>> Begin Source data

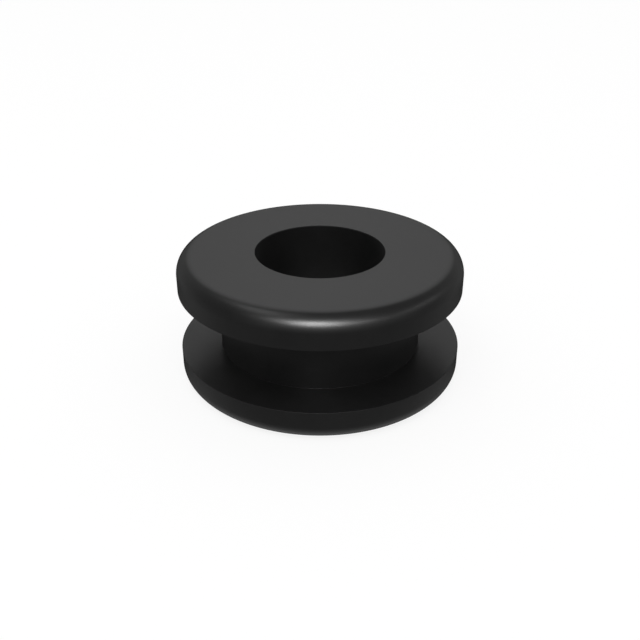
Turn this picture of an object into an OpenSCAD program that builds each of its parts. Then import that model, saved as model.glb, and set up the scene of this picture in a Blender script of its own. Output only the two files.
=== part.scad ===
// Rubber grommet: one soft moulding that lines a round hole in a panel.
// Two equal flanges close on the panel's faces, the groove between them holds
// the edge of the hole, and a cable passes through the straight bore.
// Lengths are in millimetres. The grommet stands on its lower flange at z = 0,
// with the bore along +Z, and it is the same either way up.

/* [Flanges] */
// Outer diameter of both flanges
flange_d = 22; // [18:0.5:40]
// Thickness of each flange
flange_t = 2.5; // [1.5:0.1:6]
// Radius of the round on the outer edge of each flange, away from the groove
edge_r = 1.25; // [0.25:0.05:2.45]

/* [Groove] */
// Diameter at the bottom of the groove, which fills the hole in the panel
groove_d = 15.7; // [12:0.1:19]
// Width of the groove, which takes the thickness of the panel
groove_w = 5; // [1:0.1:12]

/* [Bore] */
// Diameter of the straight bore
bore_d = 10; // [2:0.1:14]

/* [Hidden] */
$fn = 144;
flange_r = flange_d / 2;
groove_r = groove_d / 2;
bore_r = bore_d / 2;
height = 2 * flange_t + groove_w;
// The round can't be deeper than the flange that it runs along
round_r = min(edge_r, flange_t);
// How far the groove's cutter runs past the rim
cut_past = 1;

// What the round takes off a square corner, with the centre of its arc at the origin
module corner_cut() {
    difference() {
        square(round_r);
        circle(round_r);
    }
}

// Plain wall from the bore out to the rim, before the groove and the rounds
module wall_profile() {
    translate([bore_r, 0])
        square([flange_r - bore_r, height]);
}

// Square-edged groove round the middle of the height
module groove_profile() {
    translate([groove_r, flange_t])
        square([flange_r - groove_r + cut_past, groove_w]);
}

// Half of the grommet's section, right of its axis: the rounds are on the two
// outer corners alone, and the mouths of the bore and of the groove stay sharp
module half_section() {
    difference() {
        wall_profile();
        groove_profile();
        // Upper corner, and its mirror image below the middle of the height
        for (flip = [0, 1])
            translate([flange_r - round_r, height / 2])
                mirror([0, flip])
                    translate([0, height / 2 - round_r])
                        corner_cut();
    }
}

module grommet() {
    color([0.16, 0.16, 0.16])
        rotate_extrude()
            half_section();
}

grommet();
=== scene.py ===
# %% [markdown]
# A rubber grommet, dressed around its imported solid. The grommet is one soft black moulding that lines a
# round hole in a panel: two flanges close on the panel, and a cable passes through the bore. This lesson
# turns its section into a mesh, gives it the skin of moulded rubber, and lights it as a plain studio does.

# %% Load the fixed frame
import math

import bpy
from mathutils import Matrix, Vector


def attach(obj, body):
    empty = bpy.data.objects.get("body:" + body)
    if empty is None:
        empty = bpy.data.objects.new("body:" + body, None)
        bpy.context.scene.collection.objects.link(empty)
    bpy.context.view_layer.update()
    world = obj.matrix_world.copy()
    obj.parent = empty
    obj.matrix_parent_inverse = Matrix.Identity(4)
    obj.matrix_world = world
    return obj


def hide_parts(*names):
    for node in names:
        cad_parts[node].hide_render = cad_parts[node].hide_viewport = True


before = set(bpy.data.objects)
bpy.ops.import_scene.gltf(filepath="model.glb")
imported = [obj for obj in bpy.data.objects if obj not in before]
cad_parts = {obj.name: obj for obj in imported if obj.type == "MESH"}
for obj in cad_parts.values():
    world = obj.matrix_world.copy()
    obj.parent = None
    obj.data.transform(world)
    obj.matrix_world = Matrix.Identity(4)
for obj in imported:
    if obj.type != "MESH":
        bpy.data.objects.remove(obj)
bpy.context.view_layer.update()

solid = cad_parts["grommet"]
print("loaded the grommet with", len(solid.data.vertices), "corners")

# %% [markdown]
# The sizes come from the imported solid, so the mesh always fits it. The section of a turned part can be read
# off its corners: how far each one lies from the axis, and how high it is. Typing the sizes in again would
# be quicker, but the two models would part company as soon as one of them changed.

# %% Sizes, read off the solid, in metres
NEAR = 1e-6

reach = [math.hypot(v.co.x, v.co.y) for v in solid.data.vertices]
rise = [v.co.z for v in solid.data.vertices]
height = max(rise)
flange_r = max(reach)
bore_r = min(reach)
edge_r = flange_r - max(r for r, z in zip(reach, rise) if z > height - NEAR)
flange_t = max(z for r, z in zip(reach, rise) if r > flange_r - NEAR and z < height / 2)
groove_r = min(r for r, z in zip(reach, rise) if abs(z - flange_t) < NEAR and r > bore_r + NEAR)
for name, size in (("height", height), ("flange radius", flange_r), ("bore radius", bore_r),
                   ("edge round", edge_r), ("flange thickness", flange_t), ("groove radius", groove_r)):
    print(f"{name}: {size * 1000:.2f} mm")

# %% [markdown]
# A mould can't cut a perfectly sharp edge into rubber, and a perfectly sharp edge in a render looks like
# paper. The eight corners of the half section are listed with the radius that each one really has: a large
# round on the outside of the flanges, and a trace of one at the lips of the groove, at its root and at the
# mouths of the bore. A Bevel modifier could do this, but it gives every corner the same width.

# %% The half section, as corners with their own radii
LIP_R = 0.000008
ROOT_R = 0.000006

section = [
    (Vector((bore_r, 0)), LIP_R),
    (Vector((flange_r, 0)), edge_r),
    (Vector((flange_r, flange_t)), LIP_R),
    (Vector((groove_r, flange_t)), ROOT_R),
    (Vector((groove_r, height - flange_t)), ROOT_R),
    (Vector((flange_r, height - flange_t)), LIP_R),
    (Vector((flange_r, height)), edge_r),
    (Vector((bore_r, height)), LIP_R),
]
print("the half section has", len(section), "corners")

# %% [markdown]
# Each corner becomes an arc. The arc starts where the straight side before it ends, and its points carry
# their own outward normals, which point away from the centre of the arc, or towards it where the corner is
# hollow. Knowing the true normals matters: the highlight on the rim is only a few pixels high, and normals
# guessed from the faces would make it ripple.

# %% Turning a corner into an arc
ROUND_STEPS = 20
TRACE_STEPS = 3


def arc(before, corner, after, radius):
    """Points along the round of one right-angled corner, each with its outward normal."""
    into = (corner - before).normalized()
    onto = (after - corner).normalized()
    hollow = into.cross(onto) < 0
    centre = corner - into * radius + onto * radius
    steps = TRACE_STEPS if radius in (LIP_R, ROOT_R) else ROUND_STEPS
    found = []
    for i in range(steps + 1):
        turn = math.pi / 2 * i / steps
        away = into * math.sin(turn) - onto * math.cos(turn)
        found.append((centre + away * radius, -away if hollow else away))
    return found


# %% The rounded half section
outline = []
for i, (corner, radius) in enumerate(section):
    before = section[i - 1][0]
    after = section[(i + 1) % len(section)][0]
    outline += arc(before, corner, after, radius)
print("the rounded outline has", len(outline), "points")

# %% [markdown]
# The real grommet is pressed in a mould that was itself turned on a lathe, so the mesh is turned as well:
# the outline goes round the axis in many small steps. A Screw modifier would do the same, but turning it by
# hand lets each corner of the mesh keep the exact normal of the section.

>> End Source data

» **What you will do**:
Only the lines from the one holding "bpy.context.scene.collection.objects.link(empty)" through the one holding "for node in" are wanted; retype them exactly.

» **Right answer**:
        bpy.context.scene.collection.objects.link(empty)
    bpy.context.view_layer.update()
    world = obj.matrix_world.copy()
    obj.parent = empty
    obj.matrix_parent_inverse = Matrix.Identity(4)
    obj.matrix_world = world
    return obj


def hide_parts(*names):
    for node in names:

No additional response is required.